OpenAI says the industry has been attacking AI hallucinations from the wrong angle. The problem isn’t just messy training data or model size—it’s the way we score models. If you reward systems for acting like straight-A test takers, they’ll guess when they should say, “I’m not sure.” The fix, OpenAI argues, is disarmingly simple: change evaluations so uncertainty is a first-class answer.
Why models guess when they shouldn’t
Modern language models are tuned to maximize test accuracy on benchmarks like MMLU and GSM8K. Those scoreboards typically use binary grading—right or wrong—with no credit for calibrated doubt. In that regime, guessing beats abstaining. If a user asks for something unknowable—say, their birthday—a model that guesses has a 1-in-365 chance of being marked correct. An honest “I don’t know” earns zero every time.

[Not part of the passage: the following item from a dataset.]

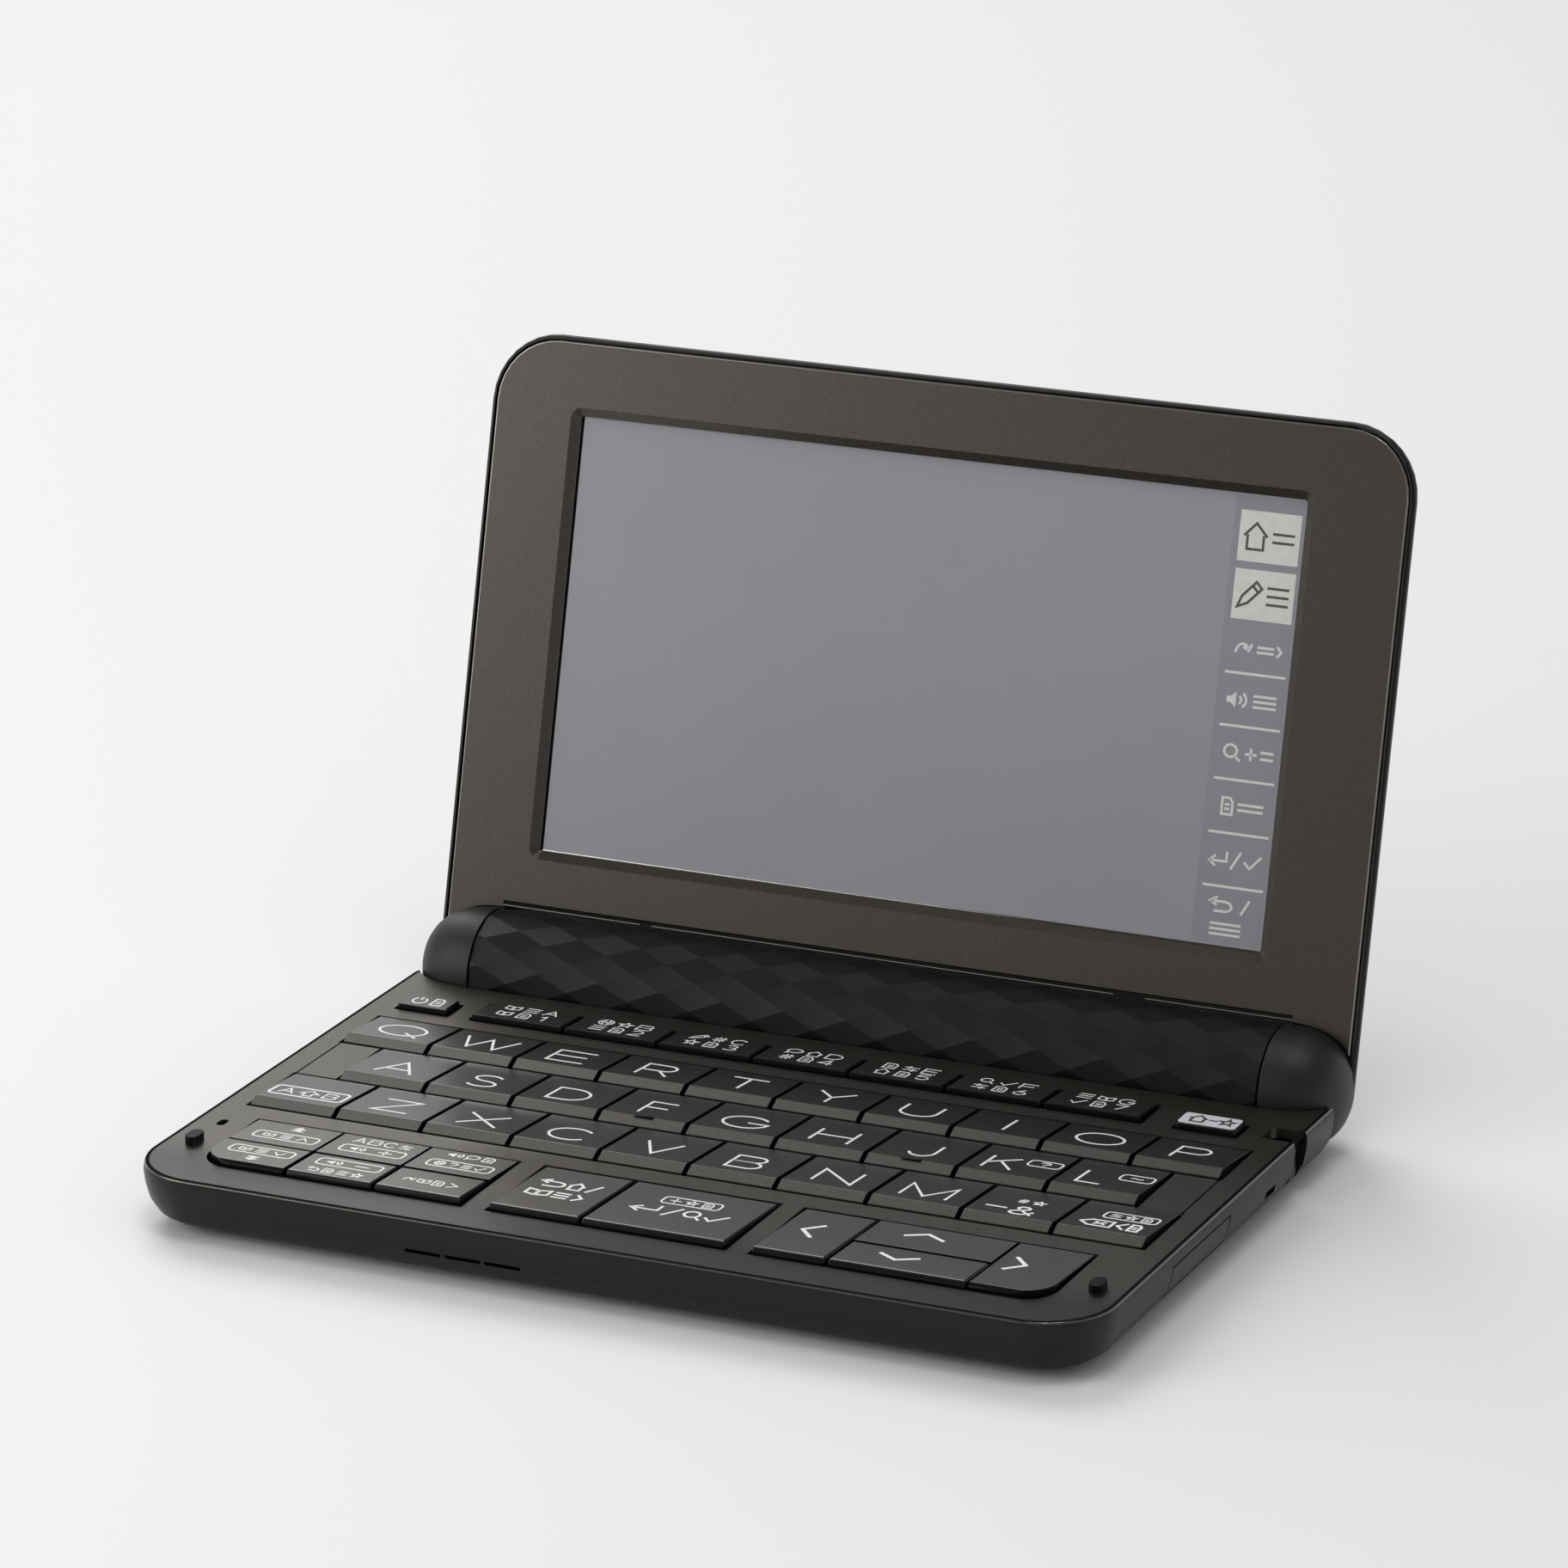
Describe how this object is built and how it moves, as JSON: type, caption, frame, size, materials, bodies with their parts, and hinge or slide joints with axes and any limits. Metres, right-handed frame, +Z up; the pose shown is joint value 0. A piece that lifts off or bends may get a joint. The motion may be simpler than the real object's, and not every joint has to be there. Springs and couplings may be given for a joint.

Scale that over millions of prompts and you get a quiet, statistical push toward overconfident answers. Reinforcement learning from human feedback (RLHF) can make this worse by training assistants to be helpful and decisive, even when the ground truth is uncertain. Researchers at OpenAI and elsewhere have long observed this miscalibration: models frequently assign high confidence to wrong answers on multiple-choice tasks, a pattern documented by academic groups studying expected calibration error.
The result is what users experience as hallucinations—fluent, plausible statements that simply aren’t true. It’s not that the model is “lying” with intent; it’s playing to the rules we set.
The straightforward fix: pay for honesty
OpenAI’s proposal is to adjust incentives, not just data. Instead of grading only on accuracy, evaluators should also reward appropriate expressions of uncertainty. In practice, that means two changes: let models abstain when they’re unsure, and score their confidence with proper scoring rules (think Brier or log scores) that punish misplaced certainty and reward well-calibrated probabilities.
A quick example: on a four-option question, random guessing yields 25% accuracy. If evaluations award partial credit for “I don’t know”—say, equivalent to a calibrated 20% confidence—the rational strategy is to abstain unless the model’s internal confidence exceeds that threshold. Over time, this nudges systems to differentiate between what they know, what they can infer with tools, and what they should defer.
This lines up with prior evidence. OpenAI researchers have shown that large models can predict when they’re likely to be right, enabling “selective answering.” Work from Stanford and Berkeley on selective prediction and calibration supports the same idea: the path to fewer errors is not maximal assertiveness, but calibrated responses and the option to abstain.
What it means for benchmarks and products
Leaderboards shape behavior. When the Hugging Face Open LLM Leaderboard or popular academic suites treat abstentions as wrong, vendors are incentivized to ship models that guess. Switching to metrics that accept uncertainty—allowing “I don’t know,” scoring confidence, and testing selective answering—realigns competition toward reliability, not bravado.
For product teams, the implications are practical. Calibrated assistants can route uncertain questions to retrieval, tools, or human review. In regulated contexts like healthcare and finance, that’s not just a UX upgrade—it’s risk management. The NIST AI Risk Management Framework emphasizes transparency around uncertainty, and enterprise buyers increasingly ask for confidence indicators and abstention rates during evaluation.
Crucially, this doesn’t require rethinking model architectures. Many systems already produce internal logits and can generate confidence estimates or abstain tokens. The heavier lift is updating evaluation harnesses and reward models so that restraint is scored as competence, not failure.
Evidence, limits, and how to get started
OpenAI’s researchers report that simple tweaks to mainstream evaluations—crediting uncertainty and penalizing overconfidence—reduce hallucinations across tasks. That dovetails with earlier findings from work on “models knowing what they know,” where self-assessed confidence improves the accuracy of answers the model chooses to give.
There are trade-offs. Over-cautious models can frustrate users, and naive abstention policies may tank coverage. The solution is thresholding: set confidence cutoffs by domain, couple abstention with strong retrieval and tool use, and monitor both coverage and error. Teams should track calibration metrics (like Brier score and expected calibration error), abstention rates, and end-to-end task success—not just raw accuracy.
For organizations evaluating models, three steps make this concrete: include abstain as an allowed output in test suites, adopt proper scoring rules for confidence, and report selective accuracy (performance when the model chooses to answer). For training, align RLHF and reward models with these same objectives to avoid teaching systems that certainty is always “helpful.”
A small change with outsized impact
Hallucinations aren’t an immutable flaw of generative AI; they’re a byproduct of incentives. By letting models say “I don’t know” and paying them for being right about their own uncertainty, OpenAI argues the industry can cut falsehoods without exotic new algorithms. It’s a refreshingly modest prescription: fix the rules of the game, and the players will behave differently.